PROBLEM TO SOLVE ::
Count the lines below that contain the word "bodies". Give only the number.

* * *

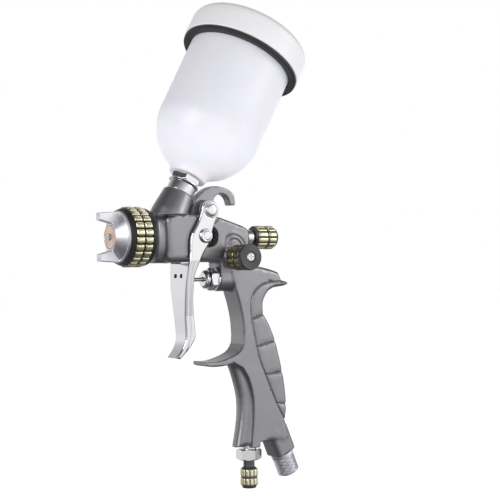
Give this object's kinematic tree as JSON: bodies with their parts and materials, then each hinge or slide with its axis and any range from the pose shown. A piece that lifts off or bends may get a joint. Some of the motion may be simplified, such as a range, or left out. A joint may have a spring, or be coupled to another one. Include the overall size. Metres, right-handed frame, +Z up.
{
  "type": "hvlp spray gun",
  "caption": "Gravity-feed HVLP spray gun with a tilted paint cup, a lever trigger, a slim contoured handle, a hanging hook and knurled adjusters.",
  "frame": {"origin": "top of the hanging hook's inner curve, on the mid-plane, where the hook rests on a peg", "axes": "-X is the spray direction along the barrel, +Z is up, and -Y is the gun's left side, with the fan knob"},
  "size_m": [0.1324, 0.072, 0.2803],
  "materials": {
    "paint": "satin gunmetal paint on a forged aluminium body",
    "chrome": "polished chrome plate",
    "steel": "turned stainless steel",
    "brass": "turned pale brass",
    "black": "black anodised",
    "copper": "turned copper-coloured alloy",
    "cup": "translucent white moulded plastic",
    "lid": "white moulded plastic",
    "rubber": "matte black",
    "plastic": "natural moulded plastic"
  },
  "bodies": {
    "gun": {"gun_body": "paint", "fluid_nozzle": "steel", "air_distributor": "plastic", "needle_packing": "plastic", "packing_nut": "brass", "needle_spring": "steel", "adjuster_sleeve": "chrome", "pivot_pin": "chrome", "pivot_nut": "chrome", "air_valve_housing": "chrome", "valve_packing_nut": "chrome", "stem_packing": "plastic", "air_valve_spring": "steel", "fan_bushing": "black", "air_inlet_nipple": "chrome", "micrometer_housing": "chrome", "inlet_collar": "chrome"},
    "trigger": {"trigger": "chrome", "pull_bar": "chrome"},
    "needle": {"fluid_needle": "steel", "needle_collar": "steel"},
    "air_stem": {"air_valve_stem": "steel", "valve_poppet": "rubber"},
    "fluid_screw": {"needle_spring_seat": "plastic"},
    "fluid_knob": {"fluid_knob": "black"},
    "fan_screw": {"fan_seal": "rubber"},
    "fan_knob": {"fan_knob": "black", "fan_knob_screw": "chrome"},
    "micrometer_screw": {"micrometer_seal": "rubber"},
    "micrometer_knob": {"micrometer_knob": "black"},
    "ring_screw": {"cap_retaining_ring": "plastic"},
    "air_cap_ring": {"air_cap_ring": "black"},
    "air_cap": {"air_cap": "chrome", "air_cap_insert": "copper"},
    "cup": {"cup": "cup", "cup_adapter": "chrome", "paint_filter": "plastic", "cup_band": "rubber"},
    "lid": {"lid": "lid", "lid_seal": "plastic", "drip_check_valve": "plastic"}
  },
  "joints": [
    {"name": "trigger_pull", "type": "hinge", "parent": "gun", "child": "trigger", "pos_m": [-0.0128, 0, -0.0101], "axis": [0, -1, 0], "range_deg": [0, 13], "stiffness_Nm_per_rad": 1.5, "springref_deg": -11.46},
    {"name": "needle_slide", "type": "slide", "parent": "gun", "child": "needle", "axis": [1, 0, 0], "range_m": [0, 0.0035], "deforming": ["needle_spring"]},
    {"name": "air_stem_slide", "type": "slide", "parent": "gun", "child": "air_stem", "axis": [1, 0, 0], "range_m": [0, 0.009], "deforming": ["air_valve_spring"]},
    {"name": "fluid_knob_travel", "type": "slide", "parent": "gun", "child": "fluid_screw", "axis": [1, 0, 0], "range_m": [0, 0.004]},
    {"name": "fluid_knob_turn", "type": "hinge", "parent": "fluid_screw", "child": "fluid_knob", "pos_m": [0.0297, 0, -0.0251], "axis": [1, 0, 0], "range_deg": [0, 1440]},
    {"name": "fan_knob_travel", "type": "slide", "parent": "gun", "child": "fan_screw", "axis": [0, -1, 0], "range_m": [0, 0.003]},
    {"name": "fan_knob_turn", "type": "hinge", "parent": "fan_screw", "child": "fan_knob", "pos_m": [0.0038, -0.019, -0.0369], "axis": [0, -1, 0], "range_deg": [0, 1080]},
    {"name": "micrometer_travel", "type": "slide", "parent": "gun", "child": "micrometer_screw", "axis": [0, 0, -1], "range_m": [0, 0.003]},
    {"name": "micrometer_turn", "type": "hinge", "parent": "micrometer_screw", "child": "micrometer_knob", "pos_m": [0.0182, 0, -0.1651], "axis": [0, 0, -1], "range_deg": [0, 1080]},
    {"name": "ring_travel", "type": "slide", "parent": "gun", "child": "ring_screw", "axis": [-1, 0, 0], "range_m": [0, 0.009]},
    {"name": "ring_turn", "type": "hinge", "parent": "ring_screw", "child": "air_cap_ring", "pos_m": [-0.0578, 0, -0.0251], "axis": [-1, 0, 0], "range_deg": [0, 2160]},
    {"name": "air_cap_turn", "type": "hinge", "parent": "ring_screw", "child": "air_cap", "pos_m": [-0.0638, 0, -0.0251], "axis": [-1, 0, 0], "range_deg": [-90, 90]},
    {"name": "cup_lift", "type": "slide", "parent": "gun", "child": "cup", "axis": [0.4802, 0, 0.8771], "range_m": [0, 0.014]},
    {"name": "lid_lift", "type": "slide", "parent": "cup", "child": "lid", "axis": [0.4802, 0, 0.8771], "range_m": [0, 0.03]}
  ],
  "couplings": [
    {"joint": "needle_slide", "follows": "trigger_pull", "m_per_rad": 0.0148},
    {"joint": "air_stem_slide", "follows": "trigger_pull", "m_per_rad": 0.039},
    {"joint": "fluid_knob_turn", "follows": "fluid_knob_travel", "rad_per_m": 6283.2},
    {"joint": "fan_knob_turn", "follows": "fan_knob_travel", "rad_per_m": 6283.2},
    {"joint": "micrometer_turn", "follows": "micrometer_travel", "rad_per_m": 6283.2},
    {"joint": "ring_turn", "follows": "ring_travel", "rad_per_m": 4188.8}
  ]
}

* * *

EXERCISE RESPONSE ::
2